Even gifts like the multitude of oranges, lemons, and grapefruit we received from cousins who generously shared from their trees here in Arizona — every time we ate the fruit or something cooked or baked with those fruits, my thoughts would go to cousins, Joani, Richard, and Janine, for their generosity, but it also brought back memories of times with them in the past, and now enjoying their friendships currently in Arizona. All these gifts are bigger because of the givers.
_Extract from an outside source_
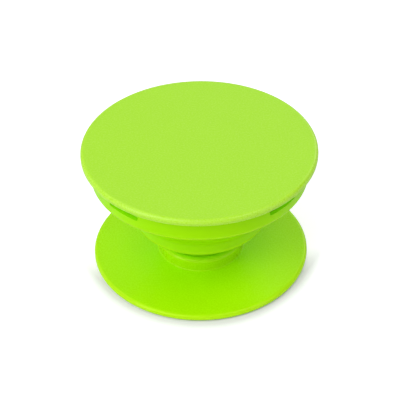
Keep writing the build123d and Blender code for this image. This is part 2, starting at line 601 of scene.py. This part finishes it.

And, then there is the gift that was given to me, that I also did not ask for, did not expect, and definitely did not deserve. The gift of God’s love and redemption for me through Jesus Christ. Whenever I am in the presence of the gift, in worship, prayer, in fellowship with other Christians, I am reminded of so many memories, of how God has redeemed me. How through the death of Jesus, he freely took my sins on himself so I could be in fellowship with God. I didn’t do any thing to deserve this gift, God gave it freely, lovingly. It wasn’t an easy gift. Jesus, being man and God, struggled before his death. Matthew 26:9 states,
“And going a little farther he fell on his face and prayed, saying, ‘My Father, if it be possible, let this cup pass from me; nevertheless, not as I will, but as you will.’” Jesus prayed if this “cup” (what was his coming death) could be removed, but then he knew it was His will to give his life for each of us. It was a gift. It is free! No strings attached! We just have to take it, just like I accepted the nativity set, the quilt, and all other gifts I did nothing to earn. I took the gift. I accepted Jesus’ death as the punishment for my sins, and accepting that gift, I am a child of the God Most High. I am a daughter of the King! Wow! What a gift! What memories I have and future memories I will have in His eternal presence.
Thank you, friends and family, for gifting me and helping to remember you as dear friends and family. And, thank you, Lord, for gifting me, so that I am in your family for eternity. It is the best gift I will ever receive.